Esta semana deve ser publicado no Diário Oficial da União o convênio de cooperação assinado no último dia 8 pela secretária da Receita e pelo procurador-geral da República, Antônio Fernando de Souza. A parceria prevê ações de aplicação imediata, como troca de informações e investigações conjuntas com uma frequência bem maior do que hoje. Mas há também iniciativas delicadas, porque mexem com a genética da legislação tributária e precisarão passar pelo Congresso.
Para essas, já existe uma estratégia definida. Primeiro, serão organizados debates e seminários para propor mudanças na legislação. De lá, o assunto será espalhado para a opinião pública. A intenção é conseguir apoio para a elaboração de um projeto de lei que altere pelo menos dois pontos: uma nova regulamentação para os crimes tributários e o fim do perdão para quem comete crime tributário. "Essa conduta precisa ser punida, indiferente de a Receita vir a cobrar ou não o débito", diz a secretária da Receita.
Na visão da Receita e do MP, há dois itens na lei que precisam ser mudados. O principal é o artigo 34 da Lei 9.249. É ele que, desde dezembro de 1995, permite ao sonegador escapar dos tribunais pagando o auto de infração. Na linguagem jurídica, isso se chama extinção da punibilidade.
O outro item é o artigo 83, da Lei 9.430. Ele determina que os indícios de crimes tributários encontrados ao longo de uma fiscalização só podem ser informados ao Ministério Público depois do fim do processo na Receita. Como esses processos demoram sete, oito, alguns até 20 anos, e os crimes tributários prescrevem em oito ou nove, quando a notícia do crime tributário chega ao MP já não há muito o que fazer.

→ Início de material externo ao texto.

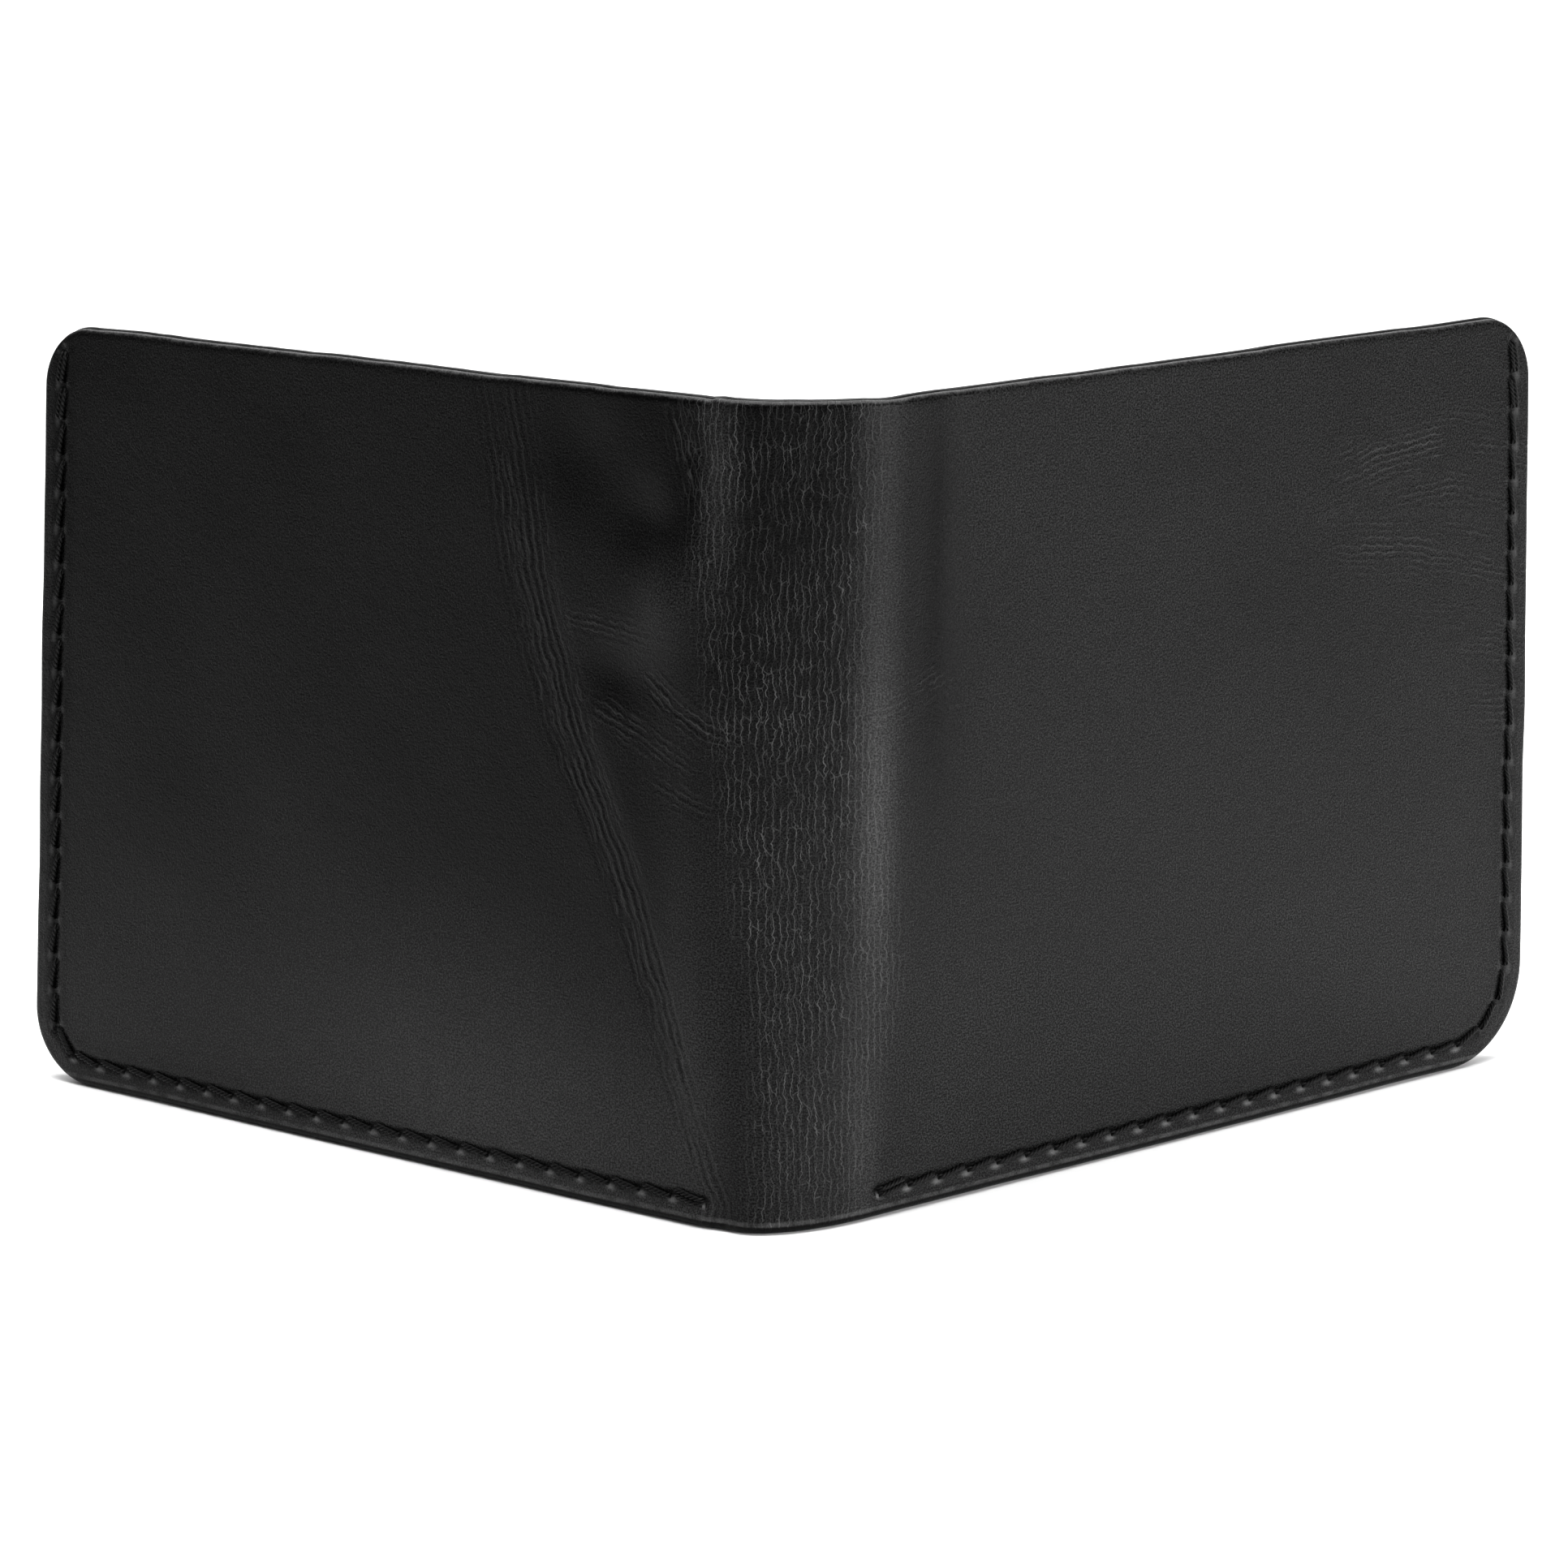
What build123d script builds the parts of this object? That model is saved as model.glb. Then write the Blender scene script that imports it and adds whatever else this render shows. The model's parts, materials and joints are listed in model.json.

"Ninguém paga imposto porque gosta. Paga porque é obrigado. Se não houver punição, não adianta obrigar. No limite, o sonegador paga a Receita e sai impune", afirma Eurico Marcos Diniz de Santi, professor de direito tributário e coordenador do Núcleo de Estudos Fiscais da Fundação Getúlio Vargas (FGV), de São Paulo.
O perdão mediante pagamento surgiu durante a implantação do Plano Real, diante da necessidade de fazer caixa rapidamente para sustentar o plano de estabilização econômica. "O momento hoje é outro", diz Diniz de Santi. Mas, entre os tributaristas, o fim do benefício não é unânime. "Entendo o efeito moralizador que pode ensejar, mas tenho receio de como isso seria aplicado no Brasil", afirma o advogado Paulo Ayres Barreto, professor de direito tributário da Universidade de São Paulo (USP). "O problema é quando a gente sai dos extremos, do que é sonegação, e entra na zona cinzenta. É uma dificuldade classificar o que é crime tributário."
O empenho extra contra a sonegação acontece num momento em que o governo está preocupado em recompor seu caixa. Com a arrecadação em queda há sete meses, por causa de uma economia enfraquecida pela crise, o Planalto tomou a decisão de desonerar vários setores produtivos, como a indústria de veículos e algumas linhas de eletrodomésticos, enquanto seus gastos cresceram. Como há pouca margem para aumento de impostos, o desafio é aumentar o número dos que deveriam contribuir, mas conseguem escapar das garras do leão.